All of the material below is to be repeated exactly.

· · · ·

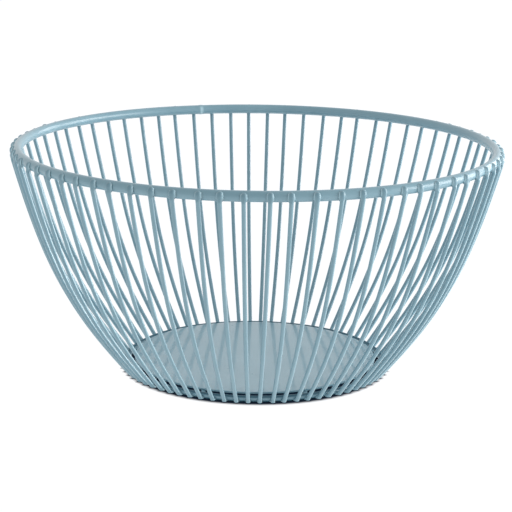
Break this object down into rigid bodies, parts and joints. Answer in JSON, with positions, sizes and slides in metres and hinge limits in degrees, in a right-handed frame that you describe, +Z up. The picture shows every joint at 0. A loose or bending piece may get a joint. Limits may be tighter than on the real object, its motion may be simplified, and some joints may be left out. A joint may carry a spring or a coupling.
{
  "type": "metal basket",
  "caption": "Round open basket of curved steel wires welded between a thick rim hoop and a small base ring, with a flat sheet floor.",
  "frame": {"origin": "centre of the ring of wire feet, on the surface that the basket stands on", "axes": "+Z up along the basket's own axis, X and Y alike"},
  "size_m": [0.2498, 0.2498, 0.1159],
  "materials": {
    "rim_coat": "satin powder coat",
    "rib_coat": "satin powder coat",
    "ring_coat": "satin powder coat",
    "floor_coat": "satin powder coat",
    "cross_wire_coat": "satin powder coat"
  },
  "bodies": {
    "root": {"base_plate": "floor_coat", "base_ring": "ring_coat", "cross_wire_left": "cross_wire_coat", "cross_wire_right": "cross_wire_coat", "rib_01": "rib_coat", "rib_02": "rib_coat", "rib_03": "rib_coat", "rib_05": "rib_coat", "rib_06": "rib_coat", "rib_07": "rib_coat", "rib_09": "rib_coat", "rib_10": "rib_coat", "rib_11": "rib_coat", "rib_13": "rib_coat", "rib_14": "rib_coat", "rib_15": "rib_coat", "rib_17": "rib_coat", "rib_18": "rib_coat", "rib_19": "rib_coat", "rib_21": "rib_coat", "rib_22": "rib_coat", "rib_23": "rib_coat", "rib_25": "rib_coat", "rib_26": "rib_coat", "rib_27": "rib_coat", "rib_29": "rib_coat", "rib_30": "rib_coat", "rib_31": "rib_coat", "rib_33": "rib_coat", "rib_34": "rib_coat", "rib_35": "rib_coat", "rib_37": "rib_coat", "rib_38": "rib_coat", "rib_39": "rib_coat", "rib_41": "rib_coat", "rib_42": "rib_coat", "rib_43": "rib_coat", "rib_45": "rib_coat", "rib_46": "rib_coat", "rib_47": "rib_coat", "rib_49": "rib_coat", "rib_50": "rib_coat", "rib_51": "rib_coat", "rib_53": "rib_coat", "rib_54": "rib_coat", "rib_55": "rib_coat", "rib_57": "rib_coat", "rib_58": "rib_coat", "rib_59": "rib_coat", "rib_61": "rib_coat", "rib_62": "rib_coat", "rib_63": "rib_coat", "rib_65": "rib_coat", "rib_66": "rib_coat", "rib_67": "rib_coat", "rib_69": "rib_coat", "rib_70": "rib_coat", "rib_71": "rib_coat", "rim_hoop": "rim_coat"}
  },
  "joints": []
}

· · · ·

### Finished exercise
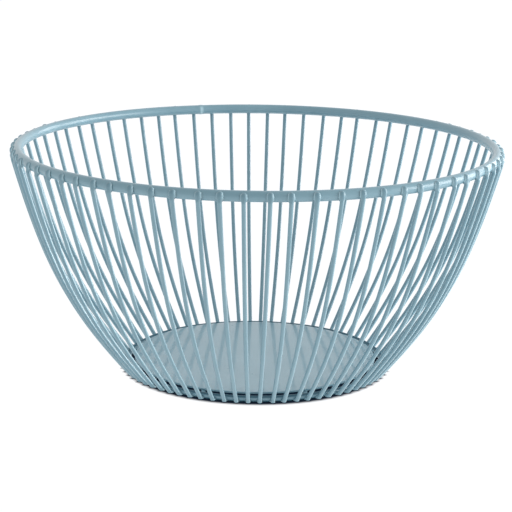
Break this object down into rigid bodies, parts and joints. Answer in JSON, with positions, sizes and slides in metres and hinge limits in degrees, in a right-handed frame that you describe, +Z up. The picture shows every joint at 0. A loose or bending piece may get a joint. Limits may be tighter than on the real object, its motion may be simplified, and some joints may be left out. A joint may carry a spring or a coupling.
{
  "type": "metal basket",
  "caption": "Round open basket of curved steel wires welded between a thick rim hoop and a small base ring, with a flat sheet floor.",
  "frame": {"origin": "centre of the ring of wire feet, on the surface that the basket stands on", "axes": "+Z up along the basket's own axis, X and Y alike"},
  "size_m": [0.2498, 0.2498, 0.1159],
  "materials": {
    "rim_coat": "satin powder coat",
    "rib_coat": "satin powder coat",
    "ring_coat": "satin powder coat",
    "floor_coat": "satin powder coat",
    "cross_wire_coat": "satin powder coat"
  },
  "bodies": {
    "root": {"base_plate": "floor_coat", "base_ring": "ring_coat", "cross_wire_left": "cross_wire_coat", "cross_wire_right": "cross_wire_coat", "rib_01": "rib_coat", "rib_02": "rib_coat", "rib_03": "rib_coat", "rib_05": "rib_coat", "rib_06": "rib_coat", "rib_07": "rib_coat", "rib_09": "rib_coat", "rib_10": "rib_coat", "rib_11": "rib_coat", "rib_13": "rib_coat", "rib_14": "rib_coat", "rib_15": "rib_coat", "rib_17": "rib_coat", "rib_18": "rib_coat", "rib_19": "rib_coat", "rib_21": "rib_coat", "rib_22": "rib_coat", "rib_23": "rib_coat", "rib_25": "rib_coat", "rib_26": "rib_coat", "rib_27": "rib_coat", "rib_29": "rib_coat", "rib_30": "rib_coat", "rib_31": "rib_coat", "rib_33": "rib_coat", "rib_34": "rib_coat", "rib_35": "rib_coat", "rib_37": "rib_coat", "rib_38": "rib_coat", "rib_39": "rib_coat", "rib_41": "rib_coat", "rib_42": "rib_coat", "rib_43": "rib_coat", "rib_45": "rib_coat", "rib_46": "rib_coat", "rib_47": "rib_coat", "rib_49": "rib_coat", "rib_50": "rib_coat", "rib_51": "rib_coat", "rib_53": "rib_coat", "rib_54": "rib_coat", "rib_55": "rib_coat", "rib_57": "rib_coat", "rib_58": "rib_coat", "rib_59": "rib_coat", "rib_61": "rib_coat", "rib_62": "rib_coat", "rib_63": "rib_coat", "rib_65": "rib_coat", "rib_66": "rib_coat", "rib_67": "rib_coat", "rib_69": "rib_coat", "rib_70": "rib_coat", "rib_71": "rib_coat", "rim_hoop": "rim_coat"}
  },
  "joints": []
}